By the time I left the office and was walking to yoga, my mom called back. I had left a message that I had two questions.

Her: What’s up, girly?

Me: Hey momma. How do you get rid of a sty?

Her: Warm, moist heat.

Me: Great. Thanks. Okay. What’s the purpose of life?

Her: Sex, drugs and rock-n-roll.

Me: I thought you might say that.

We hung up, and I went to yoga where I fell into a deep and peaceful sleep and woke up only to eat an Organic Oreo.
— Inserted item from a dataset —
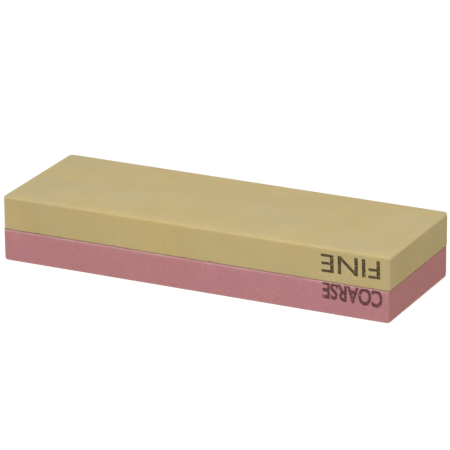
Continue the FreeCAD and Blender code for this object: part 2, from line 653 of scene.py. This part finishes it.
# How close together the points of the film's edge are.
FILM_SPACING = 0.6 * MM

# The film is as pale as at the ends up to the first distance from one, and not at all at the second.
FILM_END_FULL = 0.4 * MM
FILM_END_NONE = 0.8 * MM


def adhesive_material():
    """Set resin adhesive, darker along the sides and paler at the ends."""
    recipe = Recipe("adhesive")
    tone_mix = recipe.ramp(recipe.clouds(2.5 * MM, detail=3.0), 0.3, 0.7)
    colour = recipe.mixed(tone_mix, shade((0.17, 0.10, 0.06)), shade((0.30, 0.20, 0.12)))
    colour = recipe.mixed(recipe.attribute("at_end"), colour, shade((0.42, 0.24, 0.12)))
    normal = recipe.bump(recipe.clouds(0.6 * MM), 0.03 * MM, strength=0.5)
    return recipe.finish(Base_Color=colour, Roughness=0.6, Normal=normal)


def rectangle_outline(half):
    """Spots round a rectangle of this half size, centred at the origin and evenly spaced."""
    outline = []
    corners = [Vector((x * half.x, y * half.y)) for x, y in CORNER_SIGNS]
    for start, end in zip(corners, corners[1:] + corners[:1]):
        steps = math.ceil((end - start).length / FILM_SPACING)
        outline += [start.lerp(end, step / steps) for step in range(steps)]
    return outline


def add_bond():
    """The adhesive film, whose edge wanders and bulges a little in the groove between the blocks."""
    low, high = (Vector(corner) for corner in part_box("bond_layer"))
    centre, half = (low + high) / 2, (high - low) / 2
    half.xy += Vector(SQUEEZED_OUT)
    outline = rectangle_outline(half)
    rings = []
    bm = bmesh.new()
    for share, set_back in BULGE:
        height = low.z + (high.z - low.z) * share
        ring = []
        for spot in outline:
            place = spot.to_3d()
            wander = noise.noise(place / LONG_WAVES) + 0.5 * noise.noise(place / SHORT_WAVES)
            inset = set_back + WANDER * (1 + wander)
            x = centre.x + spot.x * (1 - inset / half.x)
            y = centre.y + spot.y * (1 - inset / half.y)
            ring.append(bm.verts.new((x, y, height)))
        rings.append(ring)
    for below, above in zip(rings, rings[1:]):
        for number, _ in enumerate(below):
            following = (number + 1) % len(below)
            bm.faces.new((below[number], below[following], above[following], above[number]))
    bm.faces.new(rings[0][::-1])
    bm.faces.new(rings[-1])
    mesh = bpy.data.meshes.new("adhesive_film")
    bm.to_mesh(mesh)
    bm.free()
    from_ends = [half.x - abs(vertex.co.x - centre.x) for vertex in mesh.vertices]
    at_end = [faded(from_end, FILM_END_FULL, FILM_END_NONE) for from_end in from_ends]
    mesh.attributes.new("at_end", "FLOAT", "POINT").data.foreach_set("value", at_end)
    film = add_piece("adhesive_film", mesh, adhesive_material())
    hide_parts("bond_layer")


# ---------------------------------------------------------------------------------------------------
# The grade marks
# ---------------------------------------------------------------------------------------------------


# How finely a letter's curves are divided, and the grid that cuts a word into small faces.
LETTER_STEPS = 8
WORD_GRID = 0.22 * MM

# Points of a word closer together than this are one.
SAME_PLACE = 0.001 * MM

# A word's outline is rough by up to this, in ripples of this size. Their X and Y parts come from
# places in the noise that are this far apart.
RIPPLE_DEPTH = 0.07 * MM
RIPPLE_SIZE = 0.45 * MM
RIPPLE_SHIFT = Vector((31.7, 12.3, 5.9))

# The ink is worn off where two noises add up to more than the last of these: the sizes of their
# flecks, in millimetres, and how strong the second noise is beside the first.
SMALL_FLECKS = 0.5
LARGE_FLECKS = 1.6
LARGE_FLECKS_SHARE = 0.6
WORN_ABOVE = 0.62


def ink_material(name, colour, worn_colour):
    """Marking ink soaked into the grain: darkest where it took well, paler where it's thin."""
    recipe = Recipe(name)
    patch = recipe.clouds(1.3 * MM, detail=4.0, roughness=0.65)
    grain = recipe.first_number(recipe.cells(0.35 * MM))
    thin = recipe.weighed(patch, 0.75, grain, 0.25)
    body = recipe.mixed(recipe.ramp(thin, 0.42, 0.75), shade(colour), shade(worn_colour))
    normal = recipe.bump(grain, 0.015 * MM, strength=0.4)
    return recipe.finish(Base_Color=body, Roughness=0.8, Normal=normal, Specular_IOR_Level=0.2)


def word_mesh(word, width, height, stroke):
    """A word, filled, centred at the origin in X and Y and made to fit a size.

    The stroke is how far the letters' outlines are pushed outwards, for a letter 1 high.
    """
    curve = bpy.data.curves.new(word, "FONT")
    curve.body = word
    curve.offset = stroke
    curve.resolution_u = LETTER_STEPS
    carrier = bpy.data.objects.new(word, curve)
    bpy.context.scene.collection.objects.link(carrier)
    bpy.context.view_layer.update()
    mesh = bpy.data.meshes.new_from_object(carrier)
    bpy.data.objects.remove(carrier)
    bpy.data.curves.remove(curve)
    xs = [vertex.co.x for vertex in mesh.vertices]
    ys = [vertex.co.y for vertex in mesh.vertices]
    middle = Vector(((max(xs) + min(xs)) / 2, (max(ys) + min(ys)) / 2, 0))
    scale = Matrix.Diagonal((width / (max(xs) - min(xs)), height / (max(ys) - min(ys)), 1, 1))
    mesh.transform(Matrix.Translation(-middle))
    mesh.transform(scale)
    return mesh


def cut(bm, point, normal, drop=False):
    """Divides a mesh along a plane and drops what lies beyond it, if asked."""
    geometry = bm.verts[:] + bm.edges[:] + bm.faces[:]
    bmesh.ops.bisect_plane(bm, geom=geometry, plane_co=point, plane_no=normal, clear_outer=drop)


def add_grade_mark(name, word, centre, size, stroke, tilt, ceiling, material):
    """A grade word in ink on the front side, stamped upside down and cut off level at the ceiling.

    It is turned by the tilt about its centre. Its edge is rough, and it is worn off in flecks.
    """
    width, height = size
    bm = bmesh.new()
    bm.from_mesh(word_mesh(word, width, height, stroke))
    bmesh.ops.remove_doubles(bm, verts=bm.verts, dist=SAME_PLACE)
    for axis, reach in ((Vector((1, 0, 0)), width / 2), (Vector((0, 1, 0)), height / 2)):
        steps = math.floor(reach / WORD_GRID)
        for step in range(-steps, steps + 1):
            cut(bm, axis * step * WORD_GRID, axis)
    worn = [face for face in bm.faces if is_worn(face.calc_center_median(), centre)]
    bmesh.ops.delete(bm, geom=worn, context="FACES")
    for vertex in bm.verts:
        if vertex.is_boundary:
            place = vertex.co / RIPPLE_SIZE + Vector(centre) / MM
            ripple = Vector((noise.noise(place), noise.noise(place + RIPPLE_SHIFT), 0))
            vertex.co += ripple * RIPPLE_DEPTH
    turned = Matrix.Rotation(math.pi + tilt, 4, "Z")
    upright = Matrix.Rotation(math.pi / 2, 4, "X")
    bm.transform(Matrix.Translation(centre) @ upright @ turned)
    cut(bm, (0, 0, ceiling), (0, 0, 1), drop=True)
    film = bmesh.ops.extrude_face_region(bm, geom=bm.faces[:])
    backs = [item for item in film["geom"] if isinstance(item, bmesh.types.BMVert)]
    bmesh.ops.translate(bm, verts=backs, vec=(0, 2 * INK_THICKNESS, 0))
    bmesh.ops.recalc_face_normals(bm, faces=bm.faces)
    mesh = bpy.data.meshes.new(name)
    bm.to_mesh(mesh)
    bm.free()
    add_piece(name, mesh, material)


def is_worn(spot, centre):
    """True where the ink has come off, in flecks."""
    place = (spot + Vector(centre)) / MM
    fleck = noise.noise(place / SMALL_FLECKS)
    fleck += LARGE_FLECKS_SHARE * noise.noise(place / LARGE_FLECKS)
    return fleck > WORN_ABOVE


def add_grade_marks():
    """The two grade words, near the +X end of the front side."""
    fine_low, fine_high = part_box("fine_stone")
    _, coarse_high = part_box("coarse_stone")
    face = fine_low[1] + SKIN_INSET - INK_THICKNESS
    end = fine_high[0]
    add_grade_mark(
        "fine_grade_mark",
        "FINE",
        centre=(end - 17.6 * MM, face, fine_high[2] - 6.5 * MM),
        size=(26.5 * MM, 7.9 * MM),
        stroke=0.008,
        tilt=math.radians(1.35),
        ceiling=fine_high[2] - WORKING_ARRIS,
        material=ink_material("ink_on_khaki", (0.05, 0.0325, 0.017), (0.145, 0.107, 0.05)),
    )
    add_grade_mark(
        "coarse_grade_mark",
        "COARSE",
        centre=(end - 16.7 * MM, face, coarse_high[2] - 3.8 * MM),
        size=(27.0 * MM, 7.8 * MM),
        stroke=0.036,
        tilt=math.radians(-0.9),
        ceiling=coarse_high[2] - COARSE_SEAM_ARRIS,
        material=ink_material("ink_on_pink", (0.09, 0.0315, 0.036), (0.17, 0.07, 0.075)),
    )


# ---------------------------------------------------------------------------------------------------
# The studio
# ---------------------------------------------------------------------------------------------------

# The camera looks from far off with a long lens. The point that it aims at is this far to the right
# of the stone's middle and above it, as the camera sees it.
AZIMUTH = math.radians(26.24)
ELEVATION = math.radians(20.04)
ROLL = math.radians(-0.535)
CAMERA_DISTANCE = 1590 * MM
SENSOR = 36.0
LENS = 299.95
AIM_RIGHT = 0.446 * MM
AIM_UP = 4.595 * MM
FARTHEST_SEEN = 100

# The key light: a square softbox high in front of the stone, aimed at the origin.
KEY_PLACE = Vector((0.06, -0.34, 0.53))
KEY_SIDE = 0.5
KEY_POWER = 3.72

# The floor is a large disc that also glows, so that the stone throws only a faint shadow on it.
FLOOR_RADIUS = 40
FLOOR_SIDES = 64
FLOOR_GREY = 0.085
FLOOR_GLOW = 0.955

# The sky is dim away from the backdrop and bright over it. It changes from one to the other between
# these two cosines of the angle to the backdrop's direction.
BACKDROP_DIRECTION = (-0.6, 0.8, 0)
DIM_SKY = 0.39
BRIGHT_SKY = 1.0
DIM_COSINE = -0.3
BRIGHT_COSINE = 0.7


def add_camera(middle):
    """The camera, aimed beside the object's middle."""
    back = Vector(
        (
            math.sin(AZIMUTH) * math.cos(ELEVATION),
            -math.cos(AZIMUTH) * math.cos(ELEVATION),
            math.sin(ELEVATION),
        )
    )
    right = Vector((math.cos(AZIMUTH), math.sin(AZIMUTH), 0))
    up = back.cross(right)
    turn = Matrix((right, up, back)).transposed() @ Matrix.Rotation(ROLL, 3, "Z")
    data = bpy.data.cameras.new("camera")
    data.sensor_width = SENSOR
    data.lens = LENS
    data.clip_end = FARTHEST_SEEN
    camera = bpy.data.objects.new("camera", data)
    bpy.context.scene.collection.objects.link(camera)
    place = middle + turn @ Vector((AIM_RIGHT, AIM_UP, CAMERA_DISTANCE))
    camera.matrix_world = Matrix.Translation(place) @ turn.to_4x4()
    bpy.context.scene.camera = camera


def add_key_light():
    """The softbox."""
    data = bpy.data.lights.new("key", "AREA")
    data.shape = "RECTANGLE"
    data.size = KEY_SIDE
    data.size_y = KEY_SIDE
    data.energy = KEY_POWER
    light = bpy.data.objects.new("key", data)
    bpy.context.scene.collection.objects.link(light)
    light.location = KEY_PLACE
    light.rotation_euler = (-KEY_PLACE).to_track_quat("-Z", "Y").to_euler()


def add_floor():
    """The plain pale floor, which isn't part of the object."""
    recipe = Recipe("floor")
    material = recipe.finish(
        Base_Color=shade(WHITE, FLOOR_GREY),
        Roughness=0.9,
        Specular_IOR_Level=0.0,
        Emission_Color=shade(WHITE),
        Emission_Strength=FLOOR_GLOW,
    )
    bm = bmesh.new()
    bmesh.ops.create_circle(bm, cap_ends=True, segments=FLOOR_SIDES, radius=FLOOR_RADIUS)
    mesh = bpy.data.meshes.new("floor")
    bm.to_mesh(mesh)
    bm.free()
    mesh.materials.append(material)
    floor = bpy.data.objects.new("floor", mesh)
    bpy.context.scene.collection.objects.link(floor)


def add_backdrop_glow(tree, strength):
    """A sky that is bright over the backdrop, behind the stone and to its left, and dimmer elsewhere."""
    direction = tree.nodes.new("ShaderNodeTexCoord").outputs["Generated"]
    towards = tree.nodes.new("ShaderNodeVectorMath")
    towards.operation = "DOT_PRODUCT"
    towards.inputs[1].default_value = BACKDROP_DIRECTION
    tree.links.new(direction, towards.inputs[0])
    glow = tree.nodes.new("ShaderNodeMapRange")
    glow.interpolation_type = "SMOOTHSTEP"
    for socket, value in (
        ("From Min", DIM_COSINE),
        ("From Max", BRIGHT_COSINE),
        ("To Min", DIM_SKY),
        ("To Max", BRIGHT_SKY),
    ):
        glow.inputs[socket].default_value = value
    tree.links.new(towards.outputs["Value"], glow.inputs["Value"])
    tree.links.new(glow.outputs["Result"], strength)


def light_studio():
    """A sky and one softbox."""
    scene = bpy.context.scene
    scene.view_settings.view_transform = "Standard"
    world = bpy.data.worlds.new("studio")
    scene.world = world
    world.use_nodes = True
    sky = world.node_tree.nodes["Background"]
    sky.inputs["Color"].default_value = shade(WHITE)
    add_backdrop_glow(world.node_tree, sky.inputs["Strength"])
    add_key_light()


def main():
    cad_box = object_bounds()
    low, high = (Vector(corner) for corner in cad_box)
    add_blocks()
    add_bond()
    add_grade_marks()
    add_floor()
    light_studio()
    add_camera((low + high) / 2)


main()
So, folks, my mother’s weighed in–though she may change her tune now (I was kidding! Do you think they’ll know I was kidding!?!)–I need more. Purpose of life, please.

Playing with Poems!!!

My dear friend, Zoe Ryder White who also happens to be expecting her first baby (!!!), just came out with a book. It’s an instructional book for K-2 that uses poems to teach word lessons, and what a beauty it is! Congratulations Zoe!

Zoe included a few of my poems, ones that I wrote especially for the book, and I feel really honored and grateful. (Thanks, Zo.) I’ll spare you the one about screaming for ice cream as I’ve been doing enough of that around here lately, but here’s one that teaches compound words. Hope you enjoy…
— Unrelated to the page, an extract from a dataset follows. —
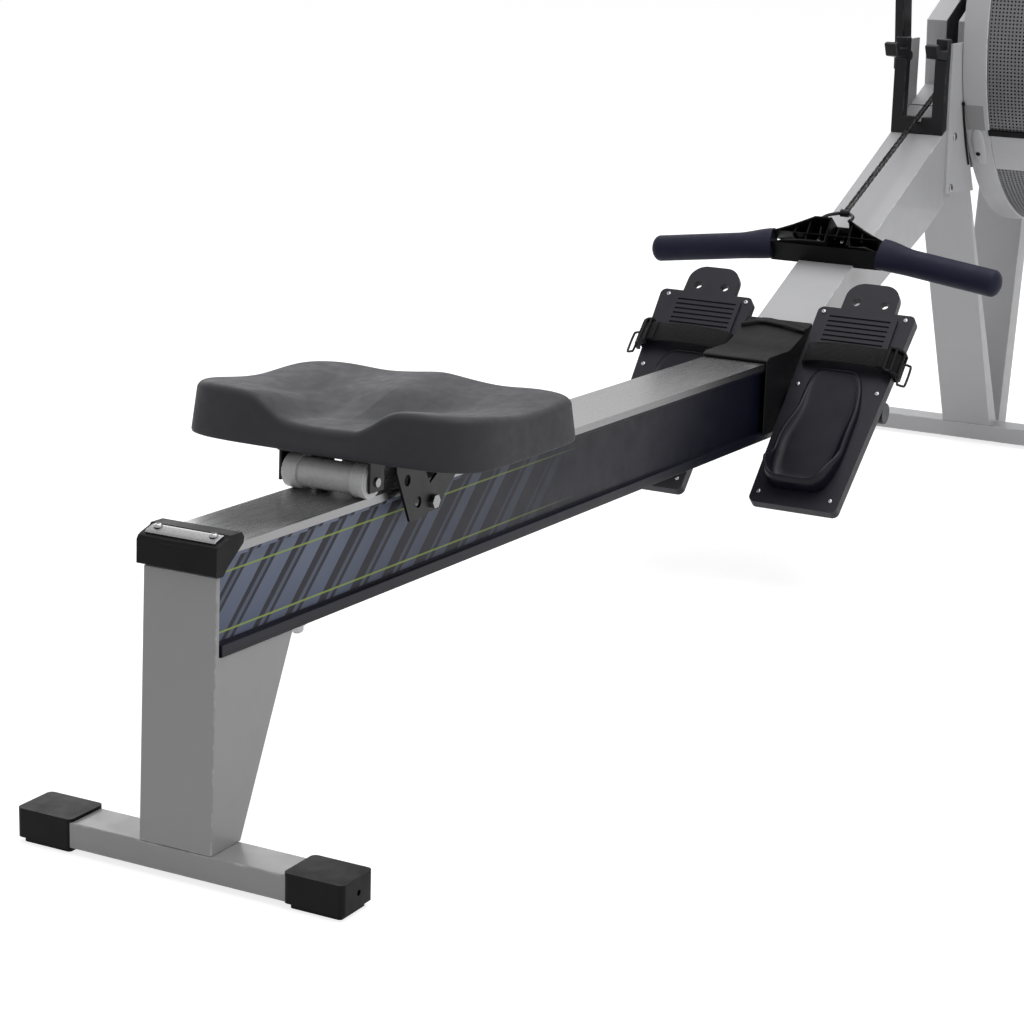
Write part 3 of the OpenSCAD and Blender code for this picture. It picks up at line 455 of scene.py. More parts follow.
PAINT = {"grain_size": 500.0, "depth": 0.0002, "coat": 0.12, "specular": 0.4}
FINISH = {
    "mid_paint": finish("mid_grey_paint", (134, 134, 135), 0.42, rubbed=(172, 172, 174),
                        mottle=0.03, **PAINT),
    "light_paint": finish("light_grey_paint", (170, 170, 172), 0.42, rubbed=(205, 205, 207),
                          mottle=0.025, **PAINT),
    "tube_metal": finish("tube_paint", (157, 157, 159), 0.42, rubbed=(200, 200, 202),
                         mottle=0.03, **PAINT),
    "screw_steel": finish("screw_steel", (158, 158, 161), 0.24, metal=1.0, mottle=0.08,
                          cloud=160.0, grain=0.1),
    "black_plastic": finish("black_plastic", (10, 10, 12), 0.50, mottle=0.10, grain=0.35,
                            rubbed=(40, 40, 43), specular=0.12),
    "plate_plastic": finish("plate_plastic", (24, 24, 32), 0.42, mottle=0.10, grain=0.3,
                            rubbed=(60, 61, 69), specular=0.22),
    "cup_plastic": finish("cup_plastic", (14, 14, 24), 0.34, mottle=0.06, grain=0.08,
                          rubbed=(46, 48, 60), specular=0.18),
    "cage_plastic": finish("cage_plastic", (172, 172, 174), 0.40, mottle=0.02, grain=0.2,
                           rubbed=(196, 196, 197), specular=0.4),
    "screen_metal": finish("screen_metal", (108, 108, 110), 0.45, metal=0.3, mottle=0.05),
    "fan_metal": finish("fan_metal", (52, 52, 55), 0.45, metal=0.5, mottle=0.08),
    "grip_rubber": finish("grip_rubber", (20, 20, 40), 0.58, mottle=0.06, grain=0.35,
                          grain_size=700.0, depth=0.0003, specular=0.16),
    "seat_foam": finish("seat_foam", (46, 46, 50), 0.60, mottle=0.05, cloud=14.0, grain=0.45,
                        grain_size=1500.0, specular=0.22),
    "black_steel": finish("black_steel", (14, 14, 17), 0.36, mottle=0.10, grain=0.2,
                          rubbed=(64, 64, 70), specular=0.20),
    "wheel_rubber": finish("wheel_rubber", (30, 30, 32), 0.7, mottle=0.12, grain=0.5,
                           specular=0.2),
    "key_plastic": finish("key_plastic", (86, 88, 92), 0.45, mottle=0.04, grain=0.2),
}
print("plain finishes", len(FINISH))

# %% [markdown]
# ## Finishes with a pattern of their own
# The running surface is rolled stainless steel: its scratches run along the rail, so the noise is
# stretched along X. The rollers are milky nylon that lets some light through. The webbing has ribs along
# and picks across, which follow the strap, so they read the strap's own UV map instead.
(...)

Postcard from Someplace Lopsided

Dear Sweetheart,

I have spent the afternoon
watching the sunrise.
All is sideways but full of butterflies.
Here, the ladybugs live in beehives
and the sunflowers bloom on seashores.
Oh, it is something!
Just this morning,
sipping my tea from a buttercup
and basking in a moonbeam,
I heard the heartbeat of a rosebud.
I’d do anything if you could be here
to see the wheelbarrows of wishbones
and the downpour of starlight.
Please visit soon.
I am awestruck but oh so lonely.

Love,
Somebody Blue

If only grading were so easy…

Gee, You’re So Beautiful That It’s Starting to Rain

Oh, Marcia,
I want your long blonde beauty
to be taught in high school,
so kids will learn that God
lives like music in the skin
and sounds like a sunshine harpsichord.
I want high school report cards
to look like this:

Playing with Gentle Glass Things
A

Computer Magic
A

Writing Letters to Those You Love
A

Finding out about Fish
A

Marcia’s Long Blonde Beauty
A+!

by Richard Brautigan

Sweet Little Ditty

On Friday night, I ate ice cream for dinner.
On Saturday night, I had pie.
Tonight, I’ll sup on sugar cane soup,
and that, my dear, ain’t a lie!

A Good Saturday Morning Cry

It involved horses and snow…

Week 31

Your baby now weighs more than a large head of cabbage; your heart has grown more than 30 percent, and you, you…well, how do we say it? You may be feeling…emotional? Perhaps you drop a jar of mustard on the floor; it doesn’t even break, just sort of flies and rolls, and you want to yell; you get sort of teary; you feel like when you were thirteen and you want to punch something but your husband looks at you like you’re insane, so instead, you choke on your own thick words and try breathing deeply (all that yoga!) but that doesn’t work, so you point to your belly and tell your husband you need him to love the baby and to love you and then you make him promise that he will never leave, no matter how crazy or clumsy you get. No, you say, really promise. Cross your heart. You have to. But don’t hope to die. Please don’t. Promise. Because we need you. And there you are: standing in the light of the kitchen, clutching a jar of mustard and wishing, wishing, oh deep-belly-wishing that you had bought a head of cabbage last week so you could pick it up and forget all of this and try (try, try just a little) to begin to understand the weight of things to come.